I’m trying to figure how this solution works for the given probem? And how could I have originally thought of it? After reading the solution I figured it’s a variant of Huffman coding but that’s as far as I could get. I’m really enthralled and would like to know what line of thought could lead to this solution..

Here’s the problem:
http://community.topcoder.com/stat?c=problem_statement&pm=11860&rd=15091

Fox Ciel has lots of homework to do. The homework consists of some
mutually independent tasks. Different tasks may take different amounts
of time to complete. You are given a int[] workCost. For each i, the
i-th task takes workCost[i] seconds to complete. She would like to
attend a party and meet her friends, thus she wants to finish all
tasks as quickly as possible.

The main problem is that all foxes, including Ciel, really hate doing
homework.

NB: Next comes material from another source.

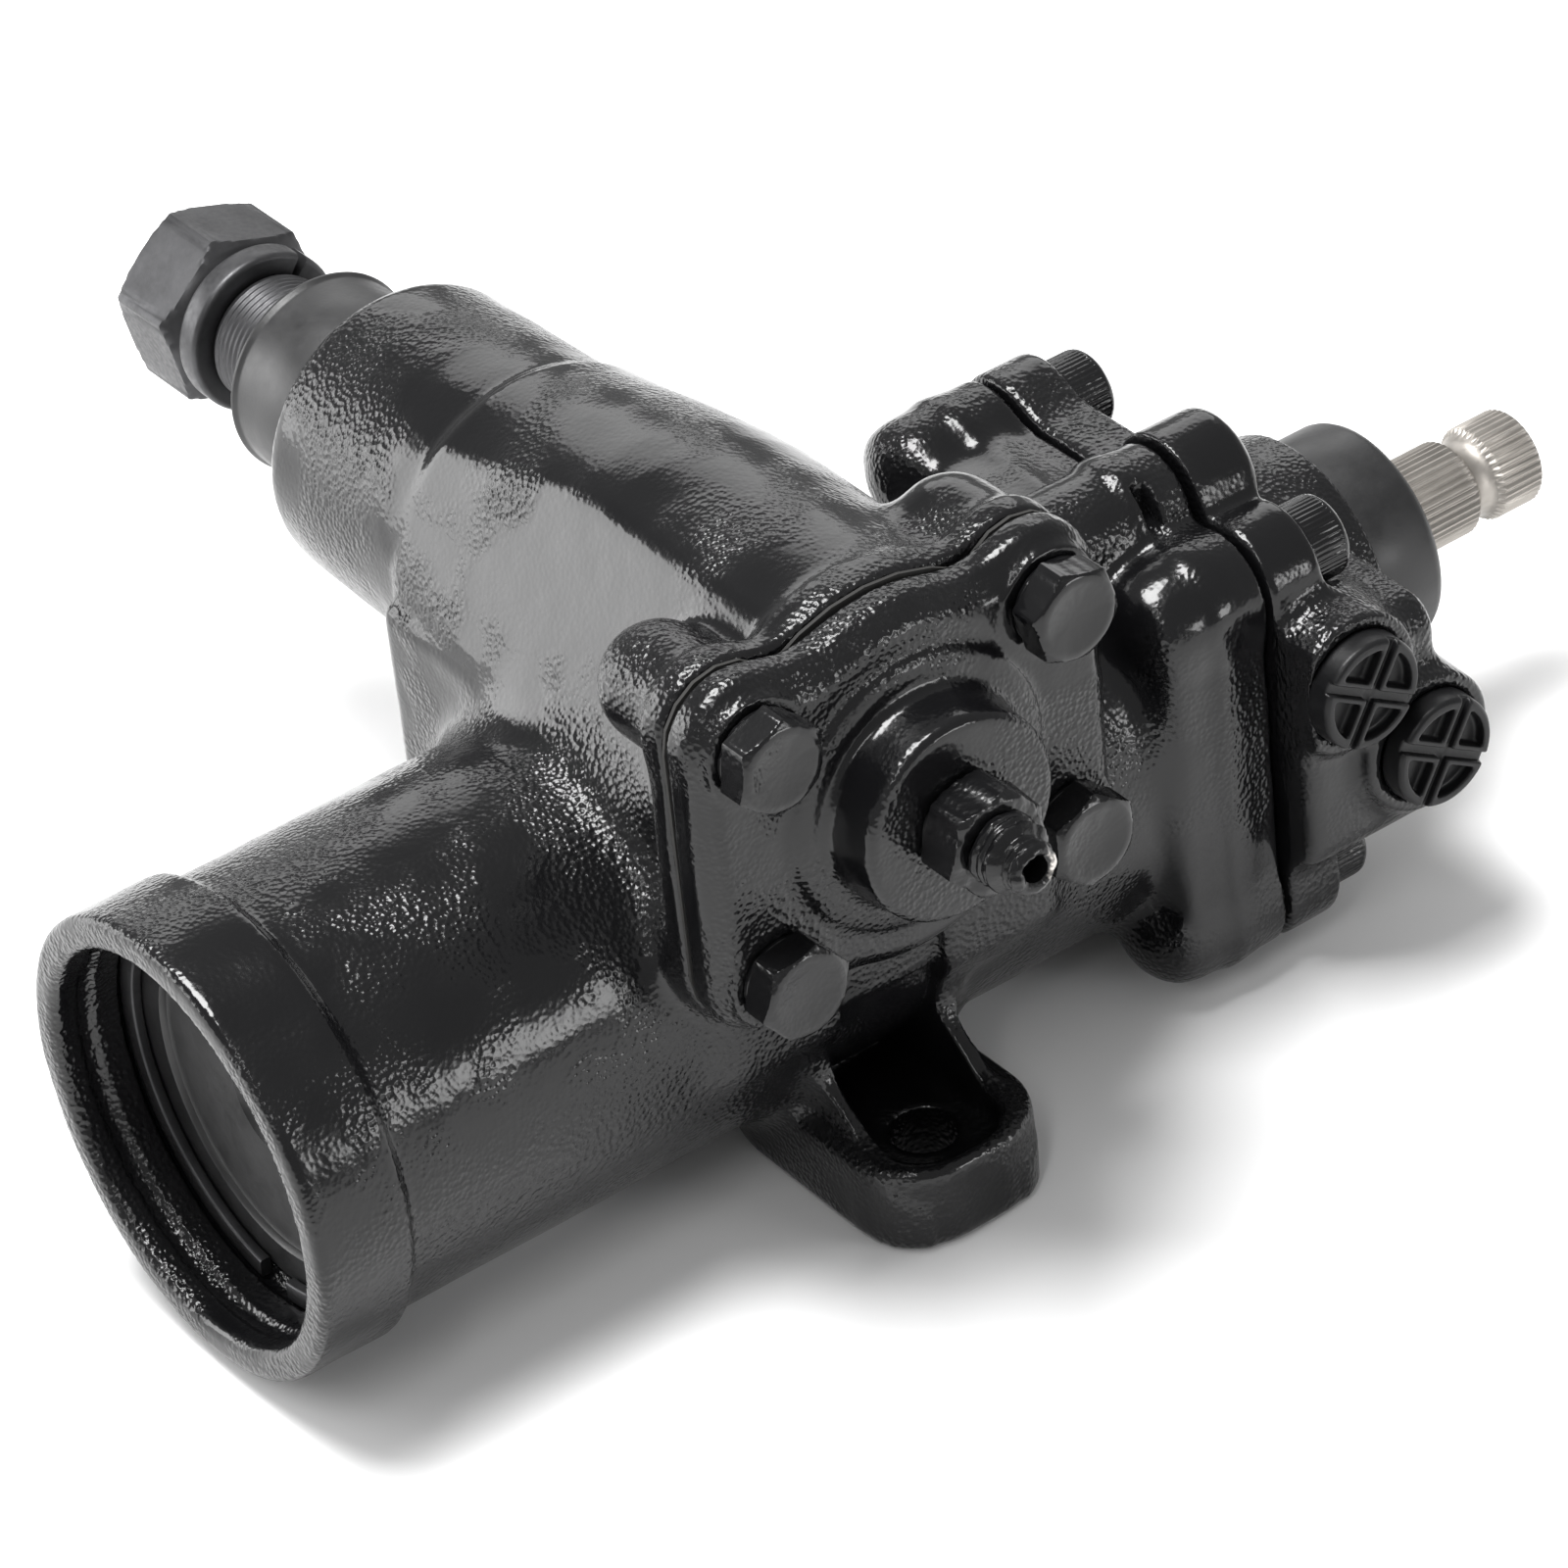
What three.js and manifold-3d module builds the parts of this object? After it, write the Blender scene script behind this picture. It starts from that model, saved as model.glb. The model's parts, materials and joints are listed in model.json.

Each fox is only willing to do one of the tasks. Luckily,
Doraemon, a robotic cat from the 22nd century, gave Fox Ciel a split
hammer: a magic gadget which can split any fox into two foxes.

You are given an int splitCost. Using the split hammer on a fox is
instantaneous. Once a hammer is used on a fox, the fox starts to
split. After splitCost seconds she will turn into two foxes — the
original fox and another completely new fox. While a fox is splitting,
it is not allowed to use the hammer on her again.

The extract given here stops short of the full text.